Drawing on the existing architecture of the fundraising cultivation cycle, CS was able to use Engagement Plans in the NPSP to create consistent, logical and replicable ways of tracking activities.

Each Engagement Plan was assigned a series of stages, corresponding to the cycle. Each stage had an Engagement Plan Task, where users were able to fill out activities happening at that stage. Closing a task would automatically open the next task, thus moving users along the process. An added bonus was the ability to use Process Builder as part of Engagement Plans, to automatically update an activity with the stage the opportunity was at when the activity was closed, providing helpful context for future users.
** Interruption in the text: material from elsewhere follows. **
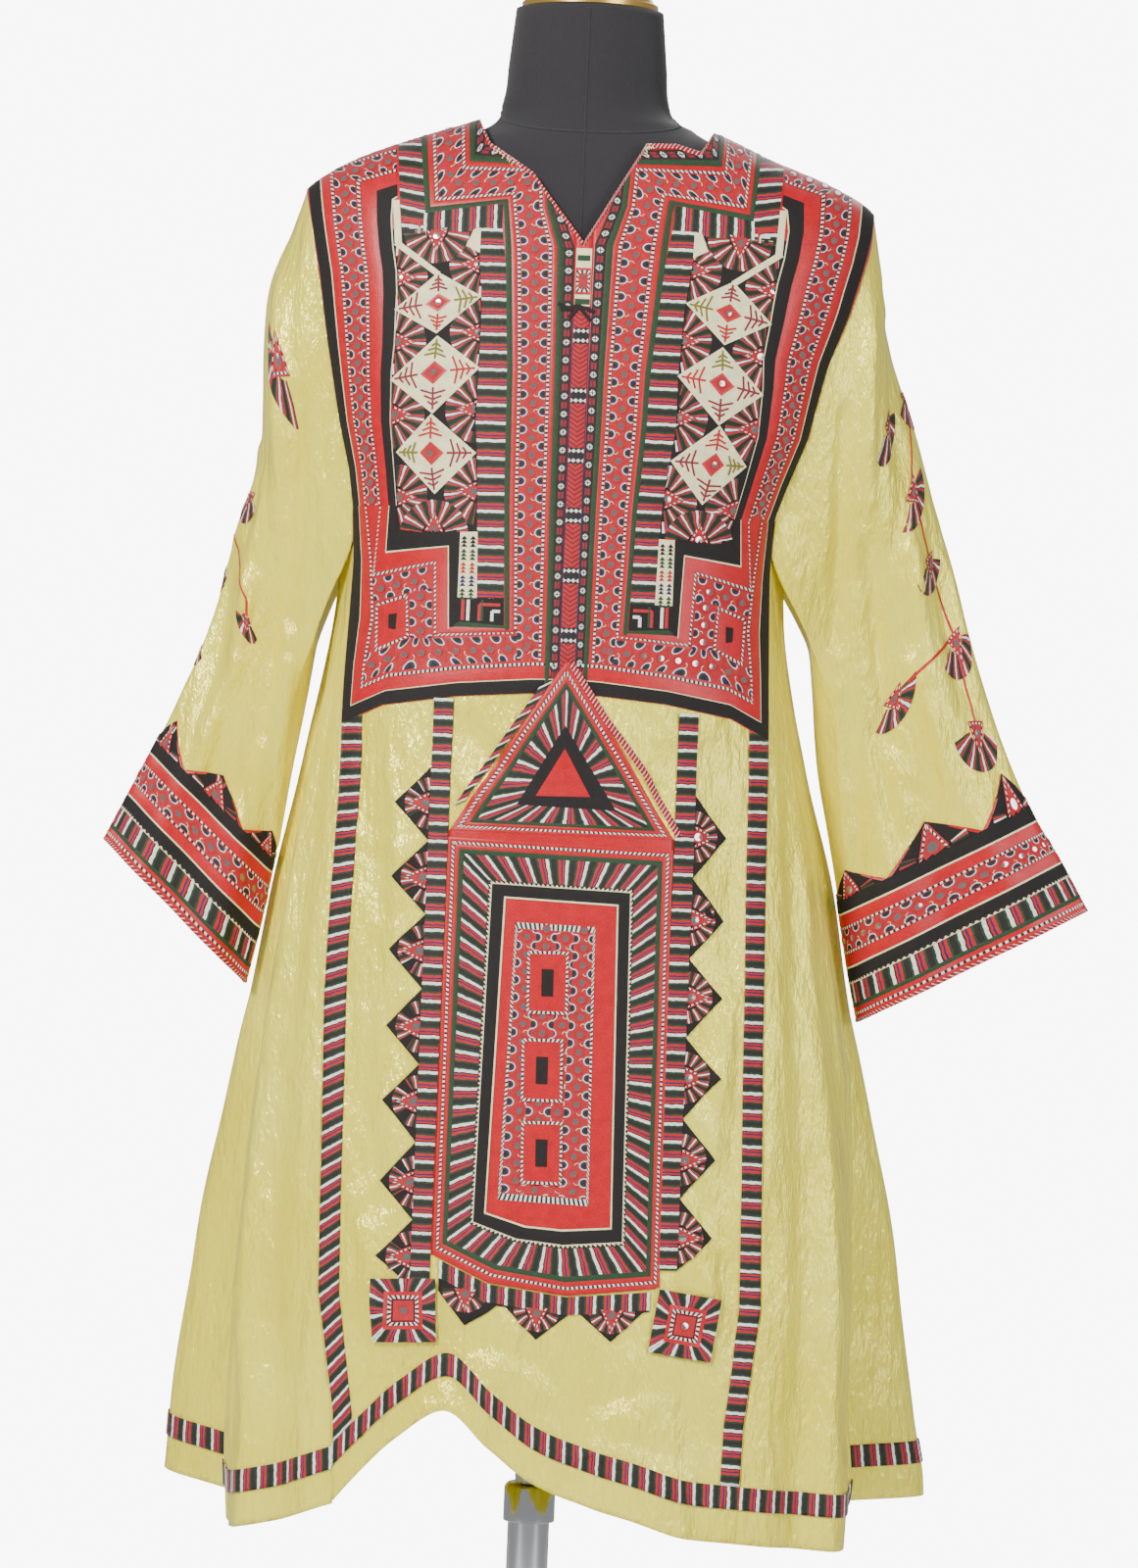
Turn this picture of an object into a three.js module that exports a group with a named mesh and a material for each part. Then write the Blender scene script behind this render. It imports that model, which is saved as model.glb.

The results have been impressive and have positively impacted focus, collaboration and accountability. In particular, Citizen Schools has moved from focusing on the opportunity (the whole) to focusing on the next activity (part). “Using Engagement Plans has improved communication and collaboration, which has been really important for a team spread across the country. We now have much more consistency and visibility about where things stand with a prospect, which has lead to improved decision making and focus,” says Sarah.

CS continues to think about how well these new processes are being adopted and to seek out further opportunities for automation of tasks. Staff are also keen to prove that Engagement Plans are having tangible results for the fundraising teams.

The phenomenal feedback received so far suggests that they are.